Das Tierschutzgesetz regelt in §17 und §18 die Straf- und Bußgeldvorschriften, die unter anderem für das Töten eines Wirbeltieres ohne vernünftigen Grund eine Geldstraße oder eine Freiheitsstrafe bis zu drei Jahre vorsieht. Daneben gilt es als Ordnungswidrigkeit, wenn Versuche an Wirbeltieren ohne Genehmigung durchgeführt werden oder „einem Tier ohne vernünftigen Grund erhebliche Schmerzen, Leiden oder Schäden zufügt” werden.

Im Fall der Kontrollen in Berlin beschränkte sich das LAGeSo jedoch in den meisten Fällen auf eine Belehrung und eine Anordnung, die Missstände zu korrigieren. In nur 10 Fällen wurden Ordnungswidrigkeitenverfahren eingeführt, wovon wiederum 2 eingestellt wurden und 7 mit einer Verwarnung endeten.

So schockierend die unzureichende Anzahl an Kontrollen, die lange Liste der Verstöße und die lasche Ahndung der Verstöße in Berlin auch ist, sie fügt sich in eine lange Chronik von eklatanten Tierversuchsskandalen ein, die kaum bzw. völlig unzureichende Konsequenzen hatten. Im Jahr 2020 wurde beispielsweise nachgewiesen, dass zehn Affen nach Tierversuchen illegal getötet worden waren. Das Verfahren wurde mit einer Geldstrafe von 3.000 € eingestellt. (7) Im Jahr 2019 wurden 76 Mäuse in einem illegal verlängerten Krebsversuch erheblichen Schmerzen und Leiden ausgesetzt. Zwei Forschende wurden mit einer Geldstrafe von einigen Hundert Euro bestraft. (8) Selbst der international bekannt gewordene Skandal um die Affenversuche im Max-Planck-Institut in Tübingen endete letztlich mit nichts weiter als ein paar Geldstrafen für einzelne Mitarbeiter:innen. (9)

Tierversuche stehen stärker denn je in der Öffentlichkeit und in der Wissenschaft in der Kritik. Leider fehlt auch der politische Wille zur Veränderung. In Berlin bahnt sich eine schwarz-rote Koalition an. Im Entwurf des Koalitionsvertrags zwischen SPD und CDU findet sich der Begriff Tierversuch nicht.
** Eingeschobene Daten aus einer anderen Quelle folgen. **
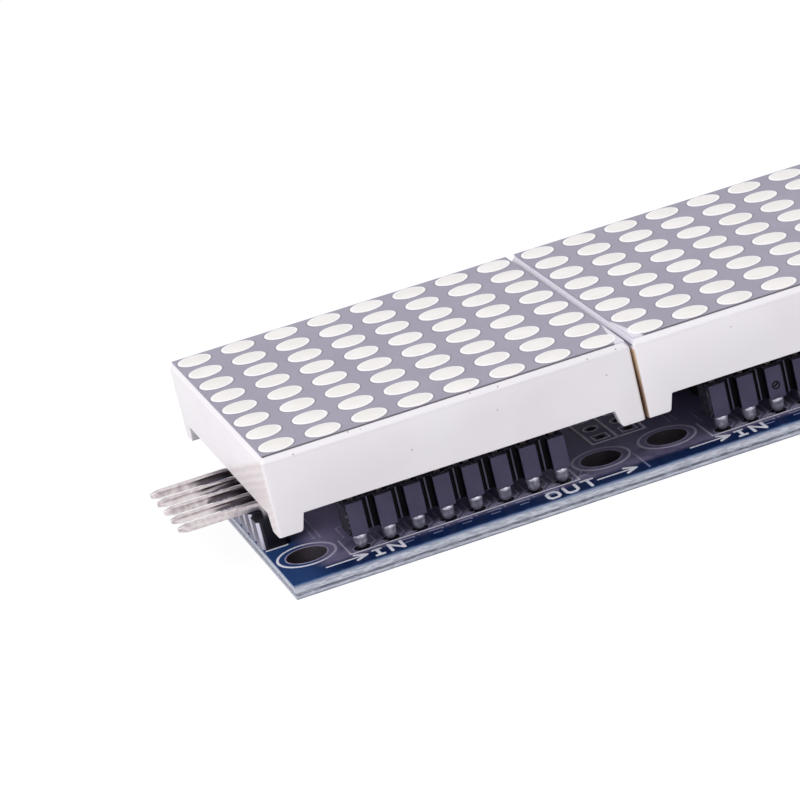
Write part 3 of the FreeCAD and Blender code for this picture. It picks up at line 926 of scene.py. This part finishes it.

Das ist bezeichnend und lässt kaum hoffen, dass die gesetzlich vorgeschriebenen Kontrollen der Tierversuchslabore ihrem Anspruch nach Regelmäßigkeit und Angemessenheit gerecht werden.
Für die mehreren hunderttausend Tiere, die jährlich in Berliner Labors leiden, wird sich in dieser Hinsicht in den nächsten Jahren voraussichtlich nichts ändern.